What is Web Scraping?
Techniques
Human copy-and-paste
The simplest form of web scraping is manually copying and pasting data from a web page into a text file or spreadsheet.
Text pattern matching
A simple yet powerful approach to extract information from web pages can be based on the UNIX grep command or regular expression-matching facilities of programming languages (for instance Perl or Python).
HTTP programming
Static and dynamic web pages can be retrieved by posting HTTP requests to the remote web server using socket programming.
HTML parsing
Many websites have large collections of pages generated dynamically from an underlying structured source like a database. Data of the same category are typically encoded into similar pages by a common script or template. In data mining, a program that detects such templates in a particular information source, extracts its content and translates it into a relational form, is called a wrapper.
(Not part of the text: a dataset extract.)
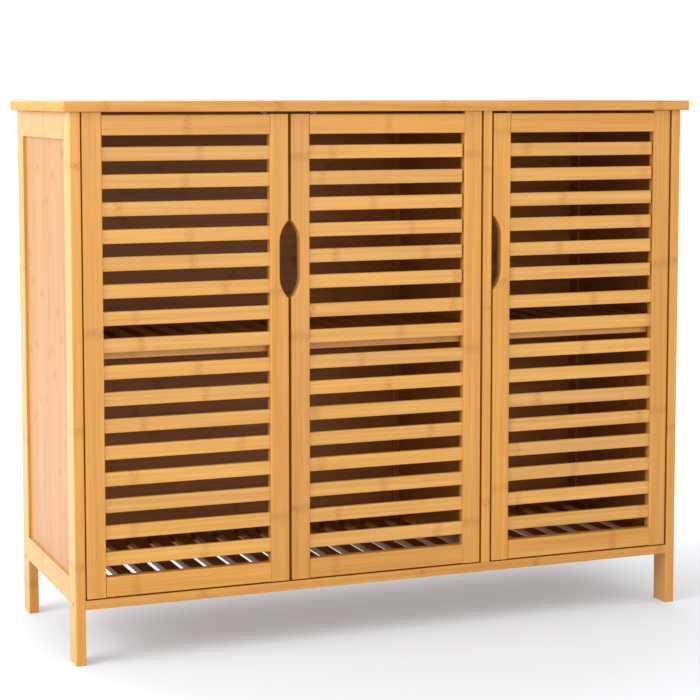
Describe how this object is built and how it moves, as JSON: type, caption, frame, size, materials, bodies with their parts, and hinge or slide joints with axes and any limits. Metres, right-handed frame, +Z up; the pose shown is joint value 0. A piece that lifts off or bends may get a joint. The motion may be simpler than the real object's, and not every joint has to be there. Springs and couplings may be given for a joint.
{
  "type": "shoe cabinet",
  "caption": "Bamboo shoe cabinet on short square legs: slatted pivot doors with finger cut-outs, framed side panels, slatted shelves inside and an overhanging top.",
  "frame": {"origin": "on the floor, below the middle of the top panel", "axes": "+Z up, +X to the right seen from the front, doors face -Y"},
  "size_m": [0.997, 0.353, 0.8],
  "materials": {
    "bamboo": "clear satin lacquer",
    "bamboo_side_panel": "clear satin lacquer",
    "bamboo_inner": "brown stain, matt",
    "beech_dowel": "bare",
    "steel_hardware": "zinc plated",
    "zinc_hardware": "nickel plated",
    "nylon": "brown, moulded"
  },
  "bodies": {
    "cabinet": {"top_panel": "bamboo", "front_left_leg": "bamboo", "front_right_leg": "bamboo", "back_left_leg": "bamboo", "back_right_leg": "bamboo", "left_side_top_rail": "bamboo", "left_side_bottom_rail": "bamboo", "left_side_panel": "bamboo_side_panel", "right_side_top_rail": "bamboo", "right_side_bottom_rail": "bamboo", "right_side_panel": "bamboo_side_panel", "front_bottom_rail": "bamboo", "back_bottom_rail": "bamboo", "back_top_rail": "bamboo", "back_stile": "bamboo", "back_panel_left": "bamboo_inner", "back_panel_right": "bamboo_inner", "centre_post": "bamboo", "partition_panel": "bamboo_inner", "mid_shelf_left_rails": "bamboo", "mid_shelf_left_slats": "bamboo_inner", "mid_shelf_right_rails": "bamboo", "mid_shelf_right_slats": "bamboo_inner", "bottom_shelf_left_slats": "bamboo_inner", "bottom_shelf_right_slats": "bamboo_inner", "shelf_pins": "steel_hardware", "door_magnets": "zinc_hardware", "pivot_bushings": "nylon", "side_dowels": "beech_dowel", "top_dowels": "beech_dowel", "barrel_nuts": "zinc_hardware", "frame_bolts": "steel_hardware"},
    "door_1": {"door_1_hinge_stile": "bamboo", "door_1_free_stile": "bamboo", "door_1_top_rail": "bamboo", "door_1_bottom_rail": "bamboo", "door_1_slats": "bamboo", "door_1_dowels": "beech_dowel", "door_1_pivot_pins": "steel_hardware", "door_1_strike_plate": "steel_hardware"},
    "door_2": {"door_2_hinge_stile": "bamboo", "door_2_free_stile": "bamboo", "door_2_top_rail": "bamboo", "door_2_bottom_rail": "bamboo", "door_2_slats": "bamboo", "door_2_dowels": "beech_dowel", "door_2_pivot_pins": "steel_hardware", "door_2_strike_plate": "steel_hardware"},
    "door_3": {"door_3_hinge_stile": "bamboo", "door_3_free_stile": "bamboo", "door_3_top_rail": "bamboo", "door_3_bottom_rail": "bamboo", "door_3_slats": "bamboo", "door_3_dowels": "beech_dowel", "door_3_pivot_pins": "steel_hardware", "door_3_strike_plate": "steel_hardware"}
  },
  "joints": [
    {"name": "door_1_hinge", "type": "hinge", "parent": "cabinet", "child": "door_1", "pos_m": [-0.464, -0.1625, 0.4388], "axis": [0, 0, -1], "range_deg": [0, 100]},
    {"name": "door_2_hinge", "type": "hinge", "parent": "cabinet", "child": "door_2", "pos_m": [0.13767, -0.1625, 0.4388], "axis": [0, 0, 1], "range_deg": [0, 100]},
    {"name": "door_3_hinge", "type": "hinge", "parent": "cabinet", "child": "door_3", "pos_m": [0.463, -0.1625, 0.4388], "axis": [0, 0, 1], "range_deg": [0, 100]}
  ]
}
Wrapper generation algorithms assume that input pages of a wrapper induction system conform to a common template and that they can be easily identified in terms of a URL common scheme.[2] Moreover, some semi-structured data query languages, such as XQuery and the HTQL, can be used to parse HTML pages and to retrieve and transform page content.[3]
DOM parsing
By embedding a full-fledged web browser, such as the Internet Explorer or the Mozilla browser control, programs can retrieve the dynamic content generated by client-side scripts. These browser controls also parse web pages into a DOM tree, based on which programs can retrieve parts of the pages. Languages such as Xpath can be used to parse the resulting DOM tree.
Vertical aggregation
There are several companies that have developed vertical specific harvesting platforms. These platforms create and monitor a multitude of “bots” for specific verticals with no “man in the loop” (no direct human involvement), and no work related to a specific target site. The preparation involves establishing the knowledge base for the entire vertical and then the platform creates the bots automatically. The platform’s robustness is measured by the quality of the information it retrieves (usually number of fields) and its scalability (how quick it can scale up to hundreds or thousands of sites). This scalability is mostly used to target the Long Tail of sites that common aggregators find complicated or too labor-intensive to harvest content from.